A new muliticenter study which included researchers from the Mayo Clinic and St. Louis University looked at the very interesting question of whether Parkinson’s patients experienced better (or worse) outcomes depending on the length of their spine implant contruct.
The research term compared Parkinson’s patients who’d received short (1-3 level) constructs to long (>3 levels) constructs for thoracolumbar fusions. Their work is pending publication.
“A combination of two factors led to this work,” co-author Matthew Lindsey, M.D., told OTW. “First, there is a small amount of literature on patients with Parkinson’s who have spinal fusion, and most of it involves small case series. As a result the data is mixed about how best to treat them.”

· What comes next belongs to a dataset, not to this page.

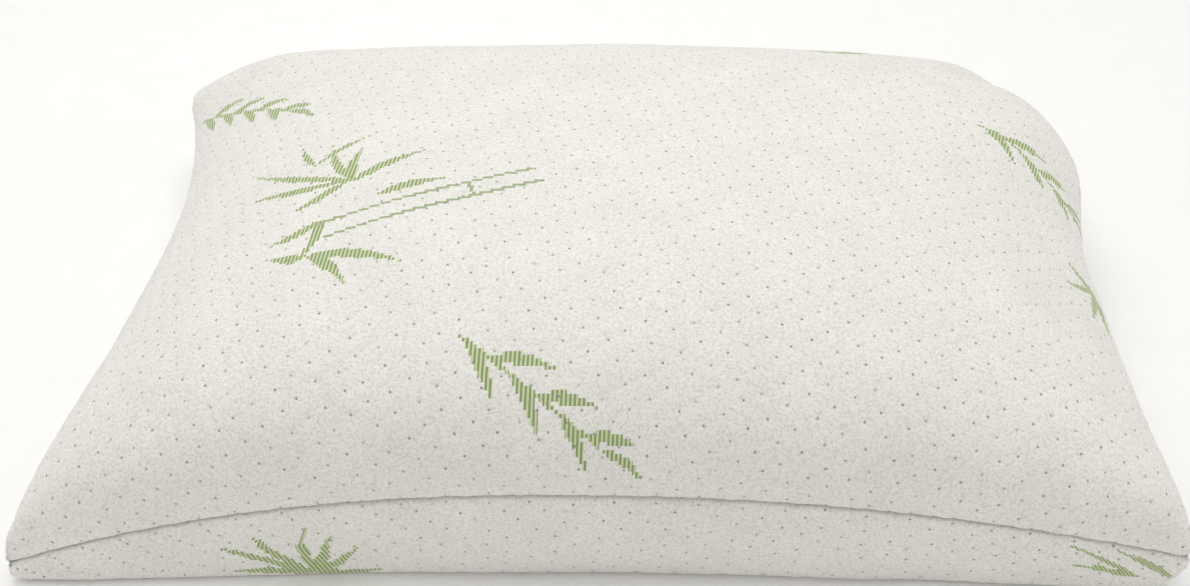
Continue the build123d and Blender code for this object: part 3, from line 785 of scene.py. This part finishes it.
# %% [markdown]
# ## Inside the cover
# A woven liner bag holds the foam crumbs.  None of it shows when the zip is shut, but it is
# there when the pillow is cut open or unzipped.  Each layer is the cover's own surface, moved
# in along its normals, and held back further behind the zip so that the slider has room.

# %% Liner and fill
BEHIND_ZIP_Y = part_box("zip_slider")[0].y - 0.9 * MM
LINER_DEPTH, LINER_WALL, FOAM_DEPTH = 2.6 * MM, 0.8 * MM, 4.4 * MM
FOAM_UNEVEN = 0.004                     # most that a point is drawn in, as a share of its distance


def deeper(side, depth):
    """A panel's surface moved in by depth on a coarser grid, and kept clear of the slider."""
    outer, outward = (a[::INNER_STEP, ::INNER_STEP] for a in panels[side])
    inner = blur(outer, 5) - outward * depth
    inner[..., 1] = np.minimum(inner[..., 1], BEHIND_ZIP_Y - depth / 4)
    inner[..., 2] = np.maximum(inner[..., 2], depth)
    return inner


def closed_bag(name, depth, material):
    """One closed surface from both panels' deeper surfaces, joined along their rims."""
    top, bottom = deeper(1, depth), deeper(-1, depth)
    index = np.arange(top[..., 0].size).reshape(top.shape[:2])
    rim_at = rim(index)
    middle = (top.reshape(-1, 3)[rim_at] + bottom.reshape(-1, 3)[rim_at]) / 2
    for panel in (top, bottom):
        panel.reshape(-1, 3)[rim_at] = middle
    lower = index.copy()
    lower[1:-1, 1:-1] = index.size + np.arange((index.shape[0] - 2) * (index.shape[1] - 2)).reshape(
        index.shape[0] - 2, -1)
    quads = grid_faces(*index.shape)
    faces = np.concatenate([index.ravel()[quads][:, ::-1], lower.ravel()[quads]])
    points = np.concatenate([top.reshape(-1, 3), bottom[1:-1, 1:-1].reshape(-1, 3)])
    return put(name, points, faces, material)


for name, side in (("top", 1), ("bottom", -1)):
    inner = deeper(side, LINER_DEPTH)
    facing = normals(inner) * side
    wall = np.full(inner.shape[:2], LINER_WALL)
    piece, _ = shell(f"liner_{name}_cloth", inner, facing, side, wall, 1, liner_weave)
    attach(piece, "pillow")
    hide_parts(f"liner_{name}_panel")
foam = closed_bag("foam_crumbs", FOAM_DEPTH, foam_crumb)
co = np.zeros(len(foam.data.vertices) * 3)
foam.data.vertices.foreach_get("co", co)
short = FOAM_UNEVEN * np.random.default_rng(7).uniform(0, 1, (len(foam.data.vertices), 1))
co = co.reshape(-1, 3) * (1 - short)
co[:, 2] = np.maximum(co[:, 2], FOAM_DEPTH)
foam.data.vertices.foreach_set("co", co.ravel())
foam.data.update()
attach(foam, "pillow")
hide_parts("foam_fill")


# %% Seam threads
def seam_thread(name, node, depth, radius, gap):
    """A thread along the panels' joined rim, moved in by depth; gap leaves out the zip's length."""
    outer = panels[1][0]
    line = outer.reshape(-1, 3)[rim(np.arange(outer[..., 0].size).reshape(outer.shape[:2]))]
    inwards = unit(line[:, :2] - line[:, :2].mean(0))
    line = line[::3].copy()
    line[:, :2] -= inwards[::3] * depth
    if gap:
        at_back = line[:, 1] > 0.15
        keep = ~(at_back & (np.abs(line[:, 0]) < ZIP_HALF + 4 * MM))
        start = np.flatnonzero(~keep)[-1] + 1
        line = np.roll(line, -start, 0)[:keep.sum()]
    points, faces = tube(line, radius, 5, closed=not gap)
    piece = put(name, points, faces, thread)
    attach(piece, "pillow")
    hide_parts(node)


seam_thread("cover_seam_stitching", "cover_seam_thread", 1.2 * MM, 0.35 * MM, True)
seam_thread("liner_seam_stitching", "liner_seam_thread", 9.0 * MM, 0.15 * MM, False)

# %% [markdown]
# ## The zip
# A nylon coil zip: each row is one filament wound into a flattened spring and sewn to its tape,
# and the two springs' turns sit in each other's gaps.  The slider and tab stay where the CAD
# model has them, with their sharp edges eased as a die casting's are.

# %% Coils
COIL_PITCH, WIRE = 1.3 * MM, 0.3 * MM
INTERLOCK = 0.4 * MM
HALF_TURN_ON = COIL_PITCH / 2 * 0.9     # sets the lower row's turns into the upper row's gaps
TURN_POINTS, FLATTENED = 12, 0.7        # points to a turn, and a power that squares the turn off
for name, side in (("upper", 1), ("lower", -1)):
    low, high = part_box(f"zip_coil_{name}")
    turns = (high.x - low.x - 2 * WIRE) / COIL_PITCH
    angle = np.linspace(0, turns, int(turns * TURN_POINTS)) * 2 * math.pi
    head = ZIP_Z - side * INTERLOCK
    tail = high.z if side > 0 else low.z
    flattened = np.sign(np.cos(angle)) * np.abs(np.cos(angle)) ** FLATTENED
    ahead = HALF_TURN_ON if side < 0 else 0
    path = np.stack([low.x + WIRE + angle / (2 * math.pi) * COIL_PITCH + ahead,
                     (low.y + high.y) / 2 + flattened * ((high.y - low.y) / 2 - WIRE),
                     (head + tail) / 2 + np.sin(angle) * (abs(tail - head) / 2 - WIRE)], -1)
    path[:, 0] = np.minimum(path[:, 0], high.x - WIRE)
    points, faces = tube(path[path[:, 0] < high.x - WIRE], WIRE, 5)
    piece = put(f"zip_coil_{name}_filament", points, faces, nylon)
    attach(piece, "pillow")
    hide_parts(f"zip_coil_{name}")
    print(piece.name, "turns", round(turns))


# %% Slider, tab and stops
def eased(node, name, body, width):
    """A copy of a CAD node with its loose triangles merged and its sharp edges rounded by a bevel."""
    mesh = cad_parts[node].data.copy()
    work = bmesh.new()
    work.from_mesh(mesh)
    bmesh.ops.remove_doubles(work, verts=work.verts, dist=1e-6)
    bmesh.ops.dissolve_limit(work, angle_limit=math.radians(4), verts=work.verts, edges=work.edges)
    work.to_mesh(mesh)
    work.free()
    mesh.materials.clear()
    mesh.materials.append(enamel)
    piece = bpy.data.objects.new(name, mesh)
    bpy.context.scene.collection.objects.link(piece)
    bevel = piece.modifiers.new("eased_edges", "BEVEL")
    bevel.width, bevel.segments, bevel.limit_method = width, 2, "ANGLE"
    bevel.angle_limit = math.radians(35)
    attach(piece, body)
    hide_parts(node)
    return piece


eased("zip_slider", "zip_slider_casting", "slider", 0.18 * MM)
eased("zip_pull_tab", "zip_pull_tab_casting", "pull_tab", 0.2 * MM)
eased("zip_top_stops", "zip_top_stop_clips", "pillow", 0.2 * MM)
eased("zip_bottom_stop", "zip_bottom_stop_clip", "pillow", 0.2 * MM)
for name in ("upper", "lower"):
    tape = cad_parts[f"zip_tape_{name}"]
    tape.data.materials.clear()
    tape.data.materials.append(tape_weave)


# %% Stitches along the zip
def capsules(starts, ends, radius, out):
    """Short stitches: each a thin tube with its middle lifted and its ends sunk in the cloth."""
    sides = 6
    t = np.array([0, 0.12, 0.5, 0.88, 1])
    swell = np.array([0.25, 0.9, 1.0, 0.9, 0.25])
    centre = starts[:, None] * (1 - t[:, None]) + ends[:, None] * t[:, None]
    centre = centre + out[:, None] * (radius * (np.array([-0.9, 0.1, 0.5, 0.1, -0.9])))[:, None]
    ahead = unit(ends - starts)
    side = unit(np.cross(ahead, out))
    up = np.cross(side, ahead)
    turn = np.arange(sides) * 2 * math.pi / sides
    ring = np.cos(turn)[:, None] * side[:, None] + np.sin(turn)[:, None] * up[:, None]
    points = centre[:, :, None] + radius * swell[None, :, None, None] * ring[:, None]
    one = grid_faces(len(t), sides, wrap=True)
    each = len(t) * sides
    faces = [(one + k * each).tolist() for k in range(len(starts))]
    flat_faces = [face for group in faces for face in group]
    for k in range(len(starts)):
        flat_faces += [[k * each + n for n in range(sides)][::-1],
                       [k * each + (len(t) - 1) * sides + n for n in range(sides)]]
    return points, flat_faces


STITCH_PITCH, STITCH_LENGTH, STITCH_RADIUS = 4.0 * MM, 3.2 * MM, 0.3 * MM
STITCHED_IN = 3.5 * MM                  # from a panel's folded edge to its line of stitches
TACK_THREADS, TACK_RADIUS, TACK_OUT = 16, 0.35 * MM, 0.6 * MM
for name, side in (("upper", 1), ("lower", -1)):
    outer, outward = panels[side]
    rows_in = STITCHED_IN / STITCH
    k, share = int(rows_in), rows_in % 1
    line = outer[:, -1 - k] * (1 - share) + outer[:, -2 - k] * share
    lift = outward[:, -1 - k]
    x = np.arange(-ZIP_HALF - 4 * MM, ZIP_HALF + 2 * MM, STITCH_PITCH)
    starts, ends = (between(xs, line[:, 0], line) for xs in (x, x + STITCH_LENGTH))
    out = unit(between(x, line[:, 0], lift))
    points, faces = capsules(starts, ends, STITCH_RADIUS, out)
    piece = put(f"zip_stitches_{name}", points, faces, thread)
    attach(piece, "pillow")
    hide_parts(f"zip_stitching_{name}")
starts, ends = [], []
low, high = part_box("zip_bar_tacks")
for hand in (-1, 1):
    for z in np.linspace(low.z + MM, high.z - MM, TACK_THREADS):
        starts.append((hand * (ZIP_HALF + 1 * MM), ZIP_EDGE_Y + TACK_OUT, z))
        ends.append((hand * (ZIP_HALF + 3 * MM), ZIP_EDGE_Y + TACK_OUT, z + 0.25 * MM))
starts, ends = np.array(starts), np.array(ends)
points, faces = capsules(starts, ends, TACK_RADIUS, np.tile([0.0, 1.0, 0.0], (len(starts), 1)))
tacks = put("zip_bar_tack_threads", points, faces, thread)
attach(tacks, "pillow")
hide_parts("zip_bar_tacks")

# %% [markdown]
# ## The care label
# A blank satin tag, caught in the back seam beside the zip.  It hangs over the lower panel and
# its free end curls away from it a little.

# %% Label
LABEL = np.array([30, 40]) * MM
ACROSS, DOWN = 13, 17                   # points across the label and down it
ROWS_BELOW = 40                         # rows of stitches under the seam that it can hang over
LABEL_OFF, LABEL_CURL = 0.9 * MM, 2.2 * MM
LABEL_WALL = 0.25 * MM
low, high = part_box("care_label")
outer, outward = panels[-1]
back = outer[:, ::-1]
back_out = outward[:, ::-1]
wide, tall = np.linspace(low.x, high.x, ACROSS), np.linspace(0, LABEL[1], DOWN)
reach = np.stack([between(wide, back[:, r, 0], back[:, r]) for r in range(ROWS_BELOW)], 1)
facing = np.stack([between(wide, back[:, r, 0], back_out[:, r]) for r in range(ROWS_BELOW)], 1)
steps = np.linalg.norm(np.diff(reach, axis=1), axis=-1)
run = np.concatenate([np.zeros((ACROSS, 1)), np.cumsum(steps, 1)], 1)
hang = np.stack([between(tall, run[k], reach[k]) for k in range(ACROSS)])
lift = unit(np.stack([between(tall, run[k], facing[k]) for k in range(ACROSS)]))
curl = LABEL_OFF + LABEL_CURL * (tall / LABEL[1]) ** 3
hang = hang + lift * curl[None, :, None]
satin_wall = np.full(hang.shape[:2], LABEL_WALL)
label, _ = shell("blank_care_label", hang, unit(normals(hang) * -1), -1, satin_wall, 1, satin)
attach(label, "pillow")
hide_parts("care_label")

# %% [markdown]
# ## Floor
# White paper, with only the faintest tooth.

# %% Floor
REACH, BELOW = 60.0, 0.2 * MM           # the paper lies just under the cloth, so their faces don't fight
paper = grained("matt_paper", "#F6F6F5", "#FBFBFA", 30.0, 0.05, Roughness=0.95)
corners = np.array([[-1, -1, 0], [1, -1, 0], [1, 1, 0], [-1, 1, 0]]) * REACH - [0, 0, BELOW]
floor = put("floor", corners, np.array([[0, 1, 2, 3]]), paper)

“Second, we found that the database at the Mayo Clinic had enough patients that we could shed some light on the subject. We went in without preconceived notions, and it was enlightening.”
As for why there hasn’t been much work on the best way to treat these patients, Dr. Lindsey, an orthopedic surgeon at St. Louis University and in the U.S. Air Force, said to OTW, “It is a smaller, complex patient population who have a disease that is rare. All of this makes it so that substantive amounts of patients at one location are harder to come by.”
The researchers looked at all adult Parkinson’s patients who had posterior thoracolumbar fusion for deformity, degenerative, and traumatic indications at Mayo Clinic between 2017-2022 (n=92). Of these, 63 (68%) underwent short fusion and 29 (32%) had long fusion constructs.
The team found that short fusion constructs were more strongly associated with radiculopathy (51% vs 21%) while extended fusions had a higher indication of spinal deformity (41% vs 10%) or fracture (34% vs 8%) and were more likely to have decreased mobility prior to surgery (79.7% vs 53.9%).
Short constructs had a higher rate of listhesis (20% vs 0%) or stenosis (34.5% vs 4%) at the upper instrumented vertebra (UIV) or UIV +1, proximal screw loosening (13% vs 0%), proximal junctional complications (53% vs 12%) and proximal junctional failures (37% vs 8%). In-hospital complications, 90-day and 1-year mortality, reoperation rate, infection rate, progressive neurologic decline, and fusion rates were statistically similar between the two groups.
Regarding clinical outcomes, the team determined that the overall mortality rate was 2.2% at 90 days and 6.5% at 1 year. The rate of fusion among all cases was 72.9% at one year; major complications occurred in 20.6% of all cases.
Turning to radiographic outcomes, overall screw failure or loosening occurred in 19.1% of all cases [this occurred at a higher percentage in the lower instrumented levels than the upper instrumented levels (15% of cases vs 8.9% of cases)]. Overall reoperations occurred in 15 of the 92 patients (16.3%).
Dr. Lindsey, noting that their study appears to be the largest cohort study to date evaluating outcomes following thoracolumbar spinal fusion in Parkinson’s patients, told OTW, “What was not surprising was that we confirmed that this is a patient population with high risks of complications and morbidity.
“What was unusual was that paradoxically, patients with larger surgeries fared better in the long run while not having a higher rate of complications. By fared better, I mean that they had less rate of hardware failure, proximal and distal junctional failure, and peri implant stenosis.”
“This work sheds further light on how we should approach patients who need arthrodesis and also have Parkinson’s disease. It can help guide providers to choose levels with the long term outcomes and need for future surgeries in mind.”
“As with any retrospective work, a prospective work would allow for a more causative relationship. However, we hope to be able to compare cervical cases and identify Parkinson’s-specific metrics that might be predictive of fusion failure or success. Furthermore, a comparison of fusion vs decompression only would be another line of questioning that could be fruitful.”